Nevertheless, it is only through promoting the fighters themselves that we are able to understand these varied identities. In the aforementioned countries, there are a number of representative fighters that have made a name for themselves in the UFC and have become household names for MMA fans. Even when this isn’t the case, White has expressed interest in introducing TUF to these countries in order to not only expand the UFC’s presence, but to develop talent while he’s at it.

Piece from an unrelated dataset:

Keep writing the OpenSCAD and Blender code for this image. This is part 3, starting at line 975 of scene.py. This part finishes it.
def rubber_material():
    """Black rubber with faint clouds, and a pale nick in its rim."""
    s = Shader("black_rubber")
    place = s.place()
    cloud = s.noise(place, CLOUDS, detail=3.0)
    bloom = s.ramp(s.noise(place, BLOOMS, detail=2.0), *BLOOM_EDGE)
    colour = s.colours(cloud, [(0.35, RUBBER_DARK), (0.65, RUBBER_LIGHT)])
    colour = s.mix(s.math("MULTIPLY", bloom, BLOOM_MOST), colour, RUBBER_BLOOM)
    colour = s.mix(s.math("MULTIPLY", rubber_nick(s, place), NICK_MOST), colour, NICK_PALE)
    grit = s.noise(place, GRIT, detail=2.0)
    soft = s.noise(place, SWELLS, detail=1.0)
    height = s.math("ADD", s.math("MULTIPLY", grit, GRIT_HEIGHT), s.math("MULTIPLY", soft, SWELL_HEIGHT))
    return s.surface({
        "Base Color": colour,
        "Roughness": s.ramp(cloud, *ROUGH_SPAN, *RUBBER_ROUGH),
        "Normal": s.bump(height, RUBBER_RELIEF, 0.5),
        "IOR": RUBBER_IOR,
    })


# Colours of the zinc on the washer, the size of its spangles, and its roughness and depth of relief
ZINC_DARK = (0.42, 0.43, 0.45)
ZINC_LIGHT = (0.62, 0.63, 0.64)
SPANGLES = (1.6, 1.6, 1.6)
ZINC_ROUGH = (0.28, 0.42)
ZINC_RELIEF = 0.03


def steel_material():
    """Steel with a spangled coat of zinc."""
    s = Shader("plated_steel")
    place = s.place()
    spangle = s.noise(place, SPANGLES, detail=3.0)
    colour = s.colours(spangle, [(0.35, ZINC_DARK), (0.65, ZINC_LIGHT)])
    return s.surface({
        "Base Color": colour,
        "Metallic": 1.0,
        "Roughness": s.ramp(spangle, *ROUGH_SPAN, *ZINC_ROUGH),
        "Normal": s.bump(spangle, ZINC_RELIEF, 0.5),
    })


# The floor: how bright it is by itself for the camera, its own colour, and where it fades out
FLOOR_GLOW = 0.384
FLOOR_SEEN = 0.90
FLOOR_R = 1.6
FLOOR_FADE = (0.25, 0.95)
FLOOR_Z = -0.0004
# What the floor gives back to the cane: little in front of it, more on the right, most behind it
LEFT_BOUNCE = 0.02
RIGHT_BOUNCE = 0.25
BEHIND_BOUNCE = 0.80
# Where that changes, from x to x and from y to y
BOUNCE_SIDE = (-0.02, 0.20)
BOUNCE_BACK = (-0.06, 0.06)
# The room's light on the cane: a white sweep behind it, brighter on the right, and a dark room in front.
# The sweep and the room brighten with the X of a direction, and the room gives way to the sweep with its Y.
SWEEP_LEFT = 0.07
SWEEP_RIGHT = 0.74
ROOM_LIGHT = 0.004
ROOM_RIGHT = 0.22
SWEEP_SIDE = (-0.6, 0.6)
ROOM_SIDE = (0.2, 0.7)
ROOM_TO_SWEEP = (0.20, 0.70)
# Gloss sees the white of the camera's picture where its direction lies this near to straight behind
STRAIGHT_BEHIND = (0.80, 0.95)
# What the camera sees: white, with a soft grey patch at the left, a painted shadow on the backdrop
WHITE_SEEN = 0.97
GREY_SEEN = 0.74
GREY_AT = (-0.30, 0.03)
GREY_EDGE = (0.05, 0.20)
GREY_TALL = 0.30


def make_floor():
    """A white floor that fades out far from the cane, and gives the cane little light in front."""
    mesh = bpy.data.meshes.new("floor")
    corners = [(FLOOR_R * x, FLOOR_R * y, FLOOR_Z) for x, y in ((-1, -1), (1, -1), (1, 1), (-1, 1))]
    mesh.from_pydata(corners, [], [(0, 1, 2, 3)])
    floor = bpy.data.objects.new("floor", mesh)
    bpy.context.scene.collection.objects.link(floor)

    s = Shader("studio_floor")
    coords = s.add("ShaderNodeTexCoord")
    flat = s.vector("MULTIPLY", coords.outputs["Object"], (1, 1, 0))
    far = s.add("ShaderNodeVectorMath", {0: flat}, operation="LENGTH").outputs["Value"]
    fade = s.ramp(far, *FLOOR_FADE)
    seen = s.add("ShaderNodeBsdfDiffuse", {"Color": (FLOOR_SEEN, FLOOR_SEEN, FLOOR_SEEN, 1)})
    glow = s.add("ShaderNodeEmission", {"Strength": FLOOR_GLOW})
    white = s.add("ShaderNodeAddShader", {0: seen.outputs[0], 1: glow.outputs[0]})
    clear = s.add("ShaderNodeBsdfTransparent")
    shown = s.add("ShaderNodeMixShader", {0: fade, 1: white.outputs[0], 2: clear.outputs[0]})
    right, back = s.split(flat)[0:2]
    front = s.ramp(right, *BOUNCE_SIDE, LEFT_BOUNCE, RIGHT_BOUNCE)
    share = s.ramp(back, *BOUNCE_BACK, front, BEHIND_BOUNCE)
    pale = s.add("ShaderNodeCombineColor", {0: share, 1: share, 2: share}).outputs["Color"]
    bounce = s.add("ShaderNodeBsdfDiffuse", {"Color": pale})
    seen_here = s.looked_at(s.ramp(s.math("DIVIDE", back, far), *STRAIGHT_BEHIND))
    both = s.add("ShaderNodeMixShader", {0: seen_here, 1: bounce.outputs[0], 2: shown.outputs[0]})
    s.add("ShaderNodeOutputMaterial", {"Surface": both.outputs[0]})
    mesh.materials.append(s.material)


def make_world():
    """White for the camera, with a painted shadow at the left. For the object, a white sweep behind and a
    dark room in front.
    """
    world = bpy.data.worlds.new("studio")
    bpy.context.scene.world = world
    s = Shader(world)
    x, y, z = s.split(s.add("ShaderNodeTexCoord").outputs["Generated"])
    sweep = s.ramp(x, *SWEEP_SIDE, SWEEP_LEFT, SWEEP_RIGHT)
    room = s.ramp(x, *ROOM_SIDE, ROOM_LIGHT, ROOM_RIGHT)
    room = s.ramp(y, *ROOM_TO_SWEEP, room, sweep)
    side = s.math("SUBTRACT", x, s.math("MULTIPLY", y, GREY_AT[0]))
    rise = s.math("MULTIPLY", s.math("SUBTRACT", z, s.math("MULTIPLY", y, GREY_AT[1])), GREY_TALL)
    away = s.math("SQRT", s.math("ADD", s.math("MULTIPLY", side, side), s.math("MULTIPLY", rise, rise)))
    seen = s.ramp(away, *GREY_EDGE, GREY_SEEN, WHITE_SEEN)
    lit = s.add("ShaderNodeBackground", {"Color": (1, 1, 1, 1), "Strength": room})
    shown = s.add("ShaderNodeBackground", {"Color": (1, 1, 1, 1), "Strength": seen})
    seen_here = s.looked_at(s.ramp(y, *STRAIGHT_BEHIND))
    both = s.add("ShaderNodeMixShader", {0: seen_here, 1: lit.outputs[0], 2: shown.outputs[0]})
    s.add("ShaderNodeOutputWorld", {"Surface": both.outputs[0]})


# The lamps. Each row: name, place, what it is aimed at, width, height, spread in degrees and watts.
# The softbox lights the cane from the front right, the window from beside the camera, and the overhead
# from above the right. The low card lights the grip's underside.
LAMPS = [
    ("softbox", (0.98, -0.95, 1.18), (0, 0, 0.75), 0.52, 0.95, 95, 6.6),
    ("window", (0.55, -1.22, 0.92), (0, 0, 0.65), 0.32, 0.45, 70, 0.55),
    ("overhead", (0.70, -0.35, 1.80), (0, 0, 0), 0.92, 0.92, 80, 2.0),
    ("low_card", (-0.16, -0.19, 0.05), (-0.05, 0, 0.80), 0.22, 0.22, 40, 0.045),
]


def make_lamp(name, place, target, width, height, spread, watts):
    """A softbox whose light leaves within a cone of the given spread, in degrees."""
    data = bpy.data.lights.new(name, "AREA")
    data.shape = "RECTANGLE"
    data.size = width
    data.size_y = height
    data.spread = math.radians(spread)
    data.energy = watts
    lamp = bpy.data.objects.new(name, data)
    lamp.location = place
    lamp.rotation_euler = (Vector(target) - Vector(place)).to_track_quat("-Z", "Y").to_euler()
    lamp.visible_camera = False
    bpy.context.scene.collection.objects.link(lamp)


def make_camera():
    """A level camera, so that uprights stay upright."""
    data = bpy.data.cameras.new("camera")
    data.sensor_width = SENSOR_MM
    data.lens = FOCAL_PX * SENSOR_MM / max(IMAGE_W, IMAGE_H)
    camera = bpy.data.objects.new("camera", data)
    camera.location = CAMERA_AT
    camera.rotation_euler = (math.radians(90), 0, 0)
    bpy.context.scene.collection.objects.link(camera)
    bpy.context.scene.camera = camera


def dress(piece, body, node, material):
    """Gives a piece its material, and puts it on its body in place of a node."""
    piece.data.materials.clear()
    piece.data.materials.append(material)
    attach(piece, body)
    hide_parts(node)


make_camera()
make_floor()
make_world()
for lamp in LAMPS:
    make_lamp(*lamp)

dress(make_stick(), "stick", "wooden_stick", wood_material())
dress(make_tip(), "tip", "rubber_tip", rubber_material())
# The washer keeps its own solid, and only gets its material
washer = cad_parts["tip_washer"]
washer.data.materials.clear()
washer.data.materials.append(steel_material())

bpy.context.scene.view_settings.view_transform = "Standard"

Such a strategy will work remarkably well in a country like India, where the Super Fight Leauge, India’s first MMA organization, is already beginning to establish an MMA fanbase by introducing them to ex-UFC fighters, including Trevor Prangley and Todd Duffee. Interestingly enough, the Super Fight League is introducing MMA to India with desperate slogans like “Come for the concert, stay for the fight” that remind us of UFC 1’s selling point marked prominently on the cover, “Unedited! Uncensored! Unleashed!”

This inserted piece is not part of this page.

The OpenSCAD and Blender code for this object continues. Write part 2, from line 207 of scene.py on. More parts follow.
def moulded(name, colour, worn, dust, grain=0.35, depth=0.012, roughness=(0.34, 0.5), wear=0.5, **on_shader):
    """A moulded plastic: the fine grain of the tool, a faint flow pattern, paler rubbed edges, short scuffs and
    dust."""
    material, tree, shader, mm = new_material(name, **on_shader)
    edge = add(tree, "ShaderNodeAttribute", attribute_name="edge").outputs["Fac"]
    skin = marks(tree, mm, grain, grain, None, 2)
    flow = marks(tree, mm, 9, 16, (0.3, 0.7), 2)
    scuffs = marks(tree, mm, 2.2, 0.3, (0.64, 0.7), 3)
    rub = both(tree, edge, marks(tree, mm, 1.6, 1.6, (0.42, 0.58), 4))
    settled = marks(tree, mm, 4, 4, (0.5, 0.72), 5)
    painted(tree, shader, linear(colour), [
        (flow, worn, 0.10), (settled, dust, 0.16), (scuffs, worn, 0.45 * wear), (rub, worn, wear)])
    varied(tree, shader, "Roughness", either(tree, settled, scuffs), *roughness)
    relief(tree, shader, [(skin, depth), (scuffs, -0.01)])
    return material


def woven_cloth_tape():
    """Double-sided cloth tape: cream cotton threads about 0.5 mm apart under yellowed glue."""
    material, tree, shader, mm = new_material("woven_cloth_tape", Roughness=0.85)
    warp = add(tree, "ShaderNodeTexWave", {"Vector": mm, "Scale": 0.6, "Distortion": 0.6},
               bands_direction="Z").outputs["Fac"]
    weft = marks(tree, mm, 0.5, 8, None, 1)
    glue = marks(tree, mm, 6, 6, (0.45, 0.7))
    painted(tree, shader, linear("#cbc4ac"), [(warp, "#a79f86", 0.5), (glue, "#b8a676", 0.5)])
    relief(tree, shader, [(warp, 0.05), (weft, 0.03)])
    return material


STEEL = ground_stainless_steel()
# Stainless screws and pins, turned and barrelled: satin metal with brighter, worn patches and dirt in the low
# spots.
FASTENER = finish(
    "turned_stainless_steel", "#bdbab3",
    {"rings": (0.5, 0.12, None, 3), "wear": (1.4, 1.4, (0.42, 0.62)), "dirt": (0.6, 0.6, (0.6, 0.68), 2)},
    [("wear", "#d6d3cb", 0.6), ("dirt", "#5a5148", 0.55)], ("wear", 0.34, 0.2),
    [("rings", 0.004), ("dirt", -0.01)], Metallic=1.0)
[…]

What White has been able to do so well is market MMA effectively as a sport as opposed to a simple spectacle like that advertised at the video release of UFC 1 or recently in the Super Fight League. We get to watch these fighters train like athletes via pre-fight promotions. Many of the sponsors of an event and its fighters are health supplement companies or major sponsors of other sports. All of this together makes a night of UFC fighting a grand event that showcases raw athleticism in a way we’re used to seeing in similar events.

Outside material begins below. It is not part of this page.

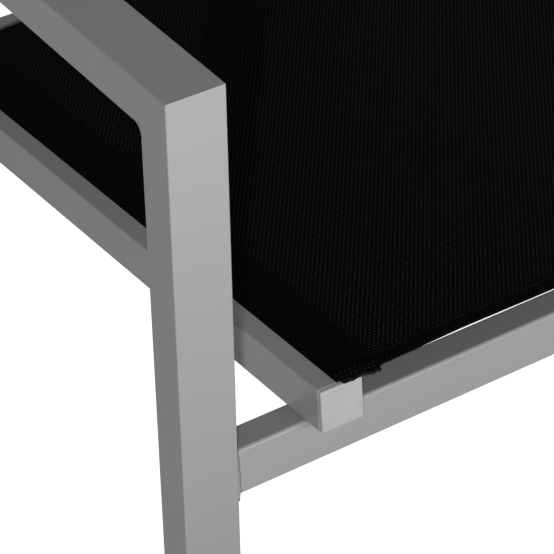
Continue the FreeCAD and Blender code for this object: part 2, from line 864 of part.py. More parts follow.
def hinge_screws(name, group, start, away, height):
    """Pan-head screws through the rails' outer walls into the spigots."""
    parts = []
    for side, sign in SIDES.items():
        for k, y in enumerate(screw_runs(start, away)):
            label = f"{name}_{side}_{k}"
            reach = beside(sign, *facing(sign, "plug_half - screw_length + 1", HALF))
            top = beside(sign, *facing(sign, HALF, f"{HALF} + screw_head"))
            shank = disc(label + "_shank", "screw_radius", reach, y, height)
            head = disc(label + "_head", "screw_head_radius", top, y, height)
            parts.append(fuse(label, [shank, head]))
    return place(group_of(name, parts), name, group)


BOLT_SEAT = "(-rail_size - crossbar_high)"  # the crossbars' undersides


def bolt_places(runs):
    for end, y in runs.items():
        for side, sign in SIDES.items():
            yield f"{side}_{end}", f"{sign} * {RAIL_X}", y


def seat_rail_bolts():
    """Bolts up through the crossbars: the front ones into rivet nuts, the rear ones into hinges."""
    parts = []
    under = f"{BOLT_SEAT} - washer_thick"
    for label, x, y in bolt_places({"front": FRONT_BOLT, "rear": REAR_BOLT}):
        shank = post(f"bolt_{label}_shank", "bolt_radius", (under, BOLT_TIP), x, y)
        tall = (f"{under} - bolt_head", under)
        head = post(f"bolt_{label}_head", "bolt_head_radius", tall, x, y)
        parts.append(fuse(f"bolt_{label}", [shank, head]))
    return place(group_of("seat_rail_bolts", parts), "seat_rail_bolts", "seat")


def seat_rail_washers():
    parts = []
    low = f"{BOLT_SEAT} - washer_thick"
    for label, x, y in bolt_places({"front": FRONT_BOLT, "rear": REAR_BOLT}):
        name = f"washer_{label}"
        plate = post(name + "_plate", "bolt_washer_radius", (low, BOLT_SEAT), x, y)
        hole = post(name + "_hole", "bolt_hole", (f"{low} - 1", f"{BOLT_SEAT} + 1"), x, y)
        parts.append(cut(name, plate, [hole]))
    return place(group_of("seat_rail_washers", parts), "seat_rail_washers", "seat")


def rivet_nuts():
    """Threaded inserts pulled into the seat rails' undersides, their collars inside the rail."""
    parts = []
    floor = "(-rail_size + rail_wall)"
    for label, x, y in bolt_places({"front": FRONT_BOLT}):
        name = f"rivet_{label}"
        long = ("-rail_size", f"{floor} + rivet_length")
        sleeve = post(name + "_sleeve", "rivet_radius", long, x, y)
        bulged = (floor, f"{floor} + rivet_bulge")
        bulge = post(name + "_bulge", "rivet_bulge_radius", bulged, x, y)
        bore = post(name + "_bore", "bolt_radius + thread_gap", ("-rail_size - 1", "0"), x, y)
        parts.append(cut(name, fuse(name + "_solid", [sleeve, bulge]), [bore]))
    return place(group_of("seat_rail_rivet_nuts", parts), "seat_rail_rivet_nuts", "seat")


# ---------------------------------------------------------------------------------------------
# Build
# ---------------------------------------------------------------------------------------------
BACK_RAIL_END = "back_length - cap_proud"
SEAT_SCREWS = screw_runs("seat_rail_end", -1)
BACK_SCREWS = screw_runs(BACK_RAIL_START, 1)
SEAT_BOLTS = ((FRONT_BOLT, "rivet_radius + running_gap"), (REAR_BOLT, "bolt_hole"))

for side, sign in SIDES.items():
    leg_x = f"{sign} * (overall_width - leg_width) / 2"
    rail_x = f"{sign} * {RAIL_X}"
    front_leg(side, leg_x)
    armrest(side, leg_x)
    rear_leg(side, leg_x)
    front_glide(side, leg_x)
    rear_glide(side, leg_x)
    slotted_rail(
        f"{side}_seat_rail",
        "seat",
        rail_x,
        "-rail_front",
        "seat_rail_end",
        "0",
        sign,
        SEAT_SCREWS,
        SEAT_BOLTS,
    )
    rail_cap(f"{side}_seat_rail_cap", "seat", rail_x, "-rail_front", -1, "0")
    keder_rod(f"{side}_seat_keder_rod", "seat", rail_x, "-sling_front", "seat_sling_end", "0")
    slotted_rail(
        f"{side}_back_rail",
        "back",
        rail_x,
        BACK_RAIL_START,
        BACK_RAIL_END,
        BACK_TOP,
        sign,
        BACK_SCREWS,
    )
    rail_cap(f"{side}_back_rail_cap", "back", rail_x, f"({BACK_RAIL_END})", 1, BACK_TOP)
    keder_rod(
        f"{side}_back_keder_rod", "back", rail_x, "back_sling_start", "back_sling_end", BACK_TOP
    )
    hinge_clevis(side, sign, rail_x)
    hinge_knuckle(side, sign, rail_x)
    pivot_bush(side, rail_x)
    pivot_bolt(side, sign, rail_x)
    pawl(side, rail_x)
    pawl_pin(side, rail_x)
    pawl_spring(side, rail_x)

crossbar("front_crossbar", "front_crossbar_run", "front_crossbar_deep")
crossbar("rear_crossbar", "rear_crossbar_run", "rear_crossbar_deep")
spreader("seat_rear_spreader", "seat", "seat_spreader_run", "-spreader_drop")
spreader("back_lower_spreader", "back", "lower_spreader_run", f"{BACK_TOP} - spreader_drop")
spreader("back_upper_spreader", "back", "upper_spreader_run", f"{BACK_TOP} - spreader_drop")
sling("seat_sling", "seat", "-sling_front", "seat_sling_end", "0")
sling("back_sling", "back", "back_sling_start", "back_sling_end", BACK_TOP)
pivot_washers()
pivot_nuts()
hinge_screws("seat_hinge_screws", "seat", "seat_rail_end", -1, screw_height("0"))
hinge_screws("back_hinge_screws", "back", BACK_RAIL_START, 1, screw_height(BACK_TOP))
seat_rail_bolts()
seat_rail_washers()
rivet_nuts()
doc.recompute()

# ---------------------------------------------------------------------------------------------
# Check and export
# ---------------------------------------------------------------------------------------------
failed = [o.Name for o in doc.Objects if {"Invalid", "Error"} & set(o.State)]
if failed:
    raise RuntimeError(f"objects that failed: {failed}")
for thing in nodes:
    if thing.Shape.isNull() or not thing.Shape.isValid() or not thing.Shape.Solids:
        raise RuntimeError(f"{thing.Label} has no valid solid")
os.makedirs("parts", exist_ok=True)
for thing in nodes:
    thing.Shape.exportStep(f"parts/{thing.Label}.step")
    print(thing.Label, len(thing.Shape.Solids), round(thing.Shape.Volume))
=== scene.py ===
import json
import math
import random

import bpy
from mathutils import Matrix, Vector


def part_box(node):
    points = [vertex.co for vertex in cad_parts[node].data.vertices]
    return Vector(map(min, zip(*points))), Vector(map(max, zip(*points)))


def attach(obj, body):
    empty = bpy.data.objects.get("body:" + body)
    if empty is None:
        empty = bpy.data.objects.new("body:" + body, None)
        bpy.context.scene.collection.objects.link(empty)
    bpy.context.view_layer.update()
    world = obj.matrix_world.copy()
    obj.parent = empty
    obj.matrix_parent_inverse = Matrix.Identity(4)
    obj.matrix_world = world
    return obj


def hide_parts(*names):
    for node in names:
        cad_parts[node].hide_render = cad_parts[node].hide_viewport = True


# Reclining sun lounger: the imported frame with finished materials, welds and two stretched slings.
# Metres, in the frame's own axes: +Z up, the sitter faces -Y, the viewer's left is -X.

MM = 0.001
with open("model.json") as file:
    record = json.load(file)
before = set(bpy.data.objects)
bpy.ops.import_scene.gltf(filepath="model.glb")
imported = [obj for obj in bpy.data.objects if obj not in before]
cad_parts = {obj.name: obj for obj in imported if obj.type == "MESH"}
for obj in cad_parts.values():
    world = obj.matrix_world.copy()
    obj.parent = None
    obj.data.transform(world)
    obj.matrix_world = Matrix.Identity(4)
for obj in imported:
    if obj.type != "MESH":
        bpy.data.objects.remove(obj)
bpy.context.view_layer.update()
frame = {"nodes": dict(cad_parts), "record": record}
nodes = frame["nodes"]
slot_of = {part["node"]: part["material_slot"] for part in frame["record"]["subparts"]}
SIDES = {"left": -1, "right": 1}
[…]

Not one to completely sacrifice the brand, though, White continually caters to his fringe audience with his notorious attitude that pervades every fight at every event. Although this is no secret, the sentiment was revealed most recently by Jon Jones during an interview with Ariel Helwani: “It’s Dana’s world when you’re a UFC fighter and we live in it.”
Regardless, for America to both join the historic world of MMA and host it, “Dana’s world” might be the place to be. Not only has he been able to market MMA as an increasingly globally-sanctioned sport, he is finding global markets that are willing to invest in the development of athletes to participate in this arena; moreover, White is offering TUF to those countries as a development plan should they have none.
It’s expected that MMA won’t become the celebrated spectator sport we hope it will be in the foreseeable future, especially against the likes of American football or soccer everywhere else. Nonetheless, White’s encouragement of the UFC’s global presence has paved the way for an organic arena in which worldwide talent can compete both in the U.S. and abroad. It’s the participation of these fighters’ homelands as hosts for such events that place MMA on a truly global level of participation.
Ask any fan of U.S. soccer during a hopeful World Cup run—the significance of this level of participation and competition is hard to deny. But the intermittency of UFC events and the dramatic involvement of global identities can be made all the more appealing when a country is able to watch fighters develop and their stories evolve as representatives of both a certain culture and the general human condition. This is especially true when the telling moment is determined through the martial arts, that form of combat that defines the purpose of all competitive sport in its very nature.
If the UFC’s global arena continues to expand as it has most recently, this sport of worldwide acclaim may be able to achieve some international unity that allows MMA to appeal to a greater audience if for no other reason than that it can offer the most distilled and regular form of contest on the grandest scale by appealing to both an individual and national sense of competition.